22. DEFECTIVE PRODUCTS AND CONSEQUENTIAL LOSS:

Items represented by the Buyer to be defective shall not form the subject of any claim for work done by the Buyer or for any actual or consequential loss damage or expense whatsoever arising directly or indirectly from such defects but such products if returned to the Seller and accepted by it as defective will at the request of the Buyer and if practicable be replaced as originally ordered.

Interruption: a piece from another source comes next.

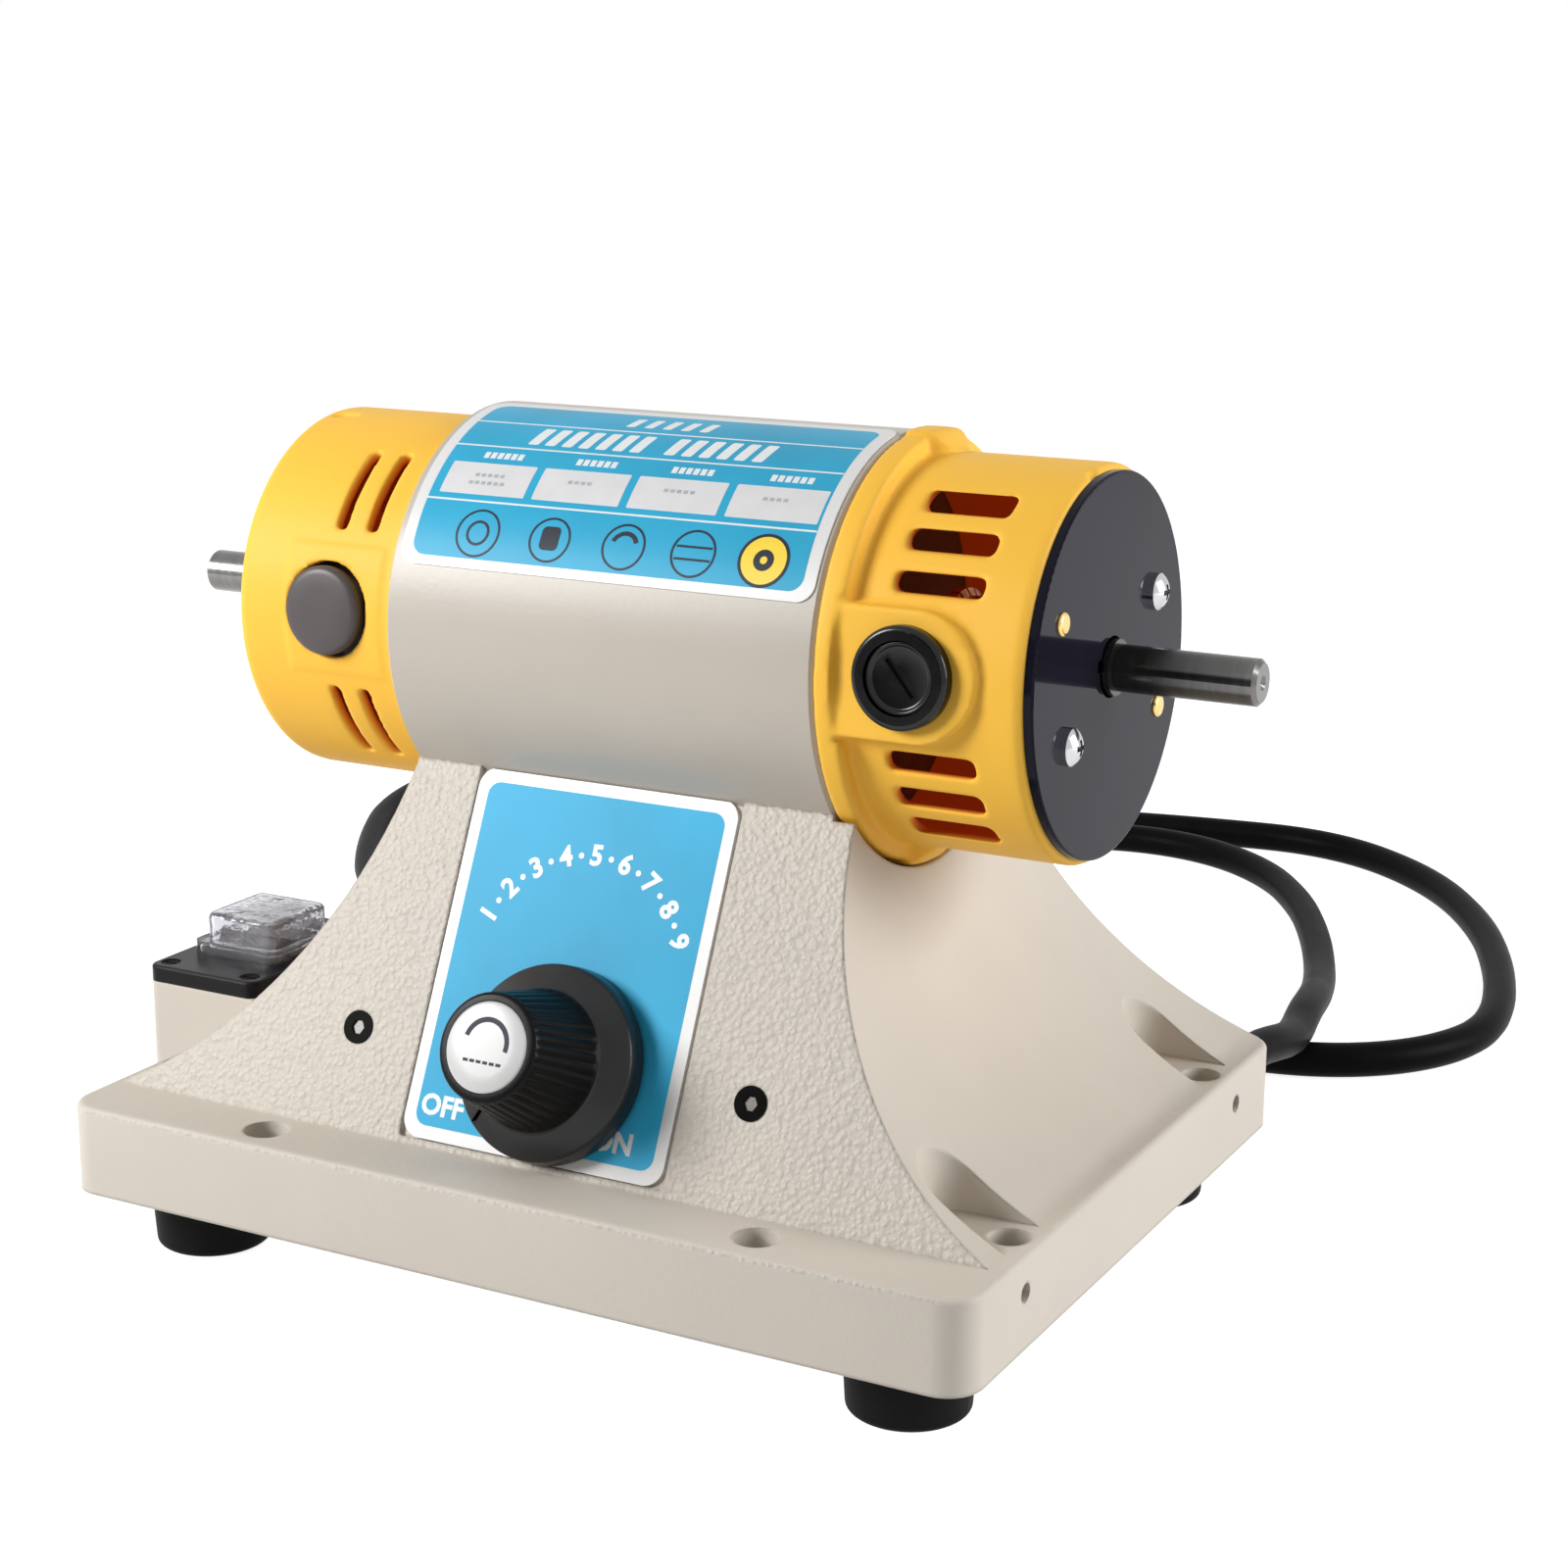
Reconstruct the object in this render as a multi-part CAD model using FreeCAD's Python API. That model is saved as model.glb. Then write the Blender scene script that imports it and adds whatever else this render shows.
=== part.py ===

Defects in quality or dimensions in any delivery shall not be a ground for cancellation of the remainder of the order or Contract.
 

23. CLAIM FOR DAMAGE, SHORTAGE OR LOSS:

No claim for damage in transit, shortage of delivery or loss of products will be entertained unless, in the case of damage in transit or shortage of delivery, a separate notice in writing is given to the carrier concerned and to the Seller within fourteen days of the receipt of the Products followed by a complete claim in writing within twenty eight days of receipt of the Products and in the case of loss of Products, notice in writing is given to the carrier concerned and to the Seller and the complete claim in writing made within twenty eight days of the date of consignment. Where Products are accepted from the Carrier concerned without being checked the delivery book of the Carrier concerned must be signed “not examined”.
 

24. ARBITRATION:

All disputed, differences or questions at any time arising between the parties as to the construction of the Contract or as to any matter or thing arising out of the Contract or in any way connected therewith shall be referred to the arbitration of a single arbitrator who shall be agreed between the parties or who failing such agreement shall be appointed at the request of either party by the President for the time being of the Mechanical Handling Engineers Association. The Arbitration shall be in accordance of the Arbitration Act 1950 or any Statutory modification or re-enactment thereof for the time being in force.
 

25. LAW OF THE CONTRACT:

Unless otherwise agreed between the parties in writing the Contract shall be subject to and construed in accordance with English Law.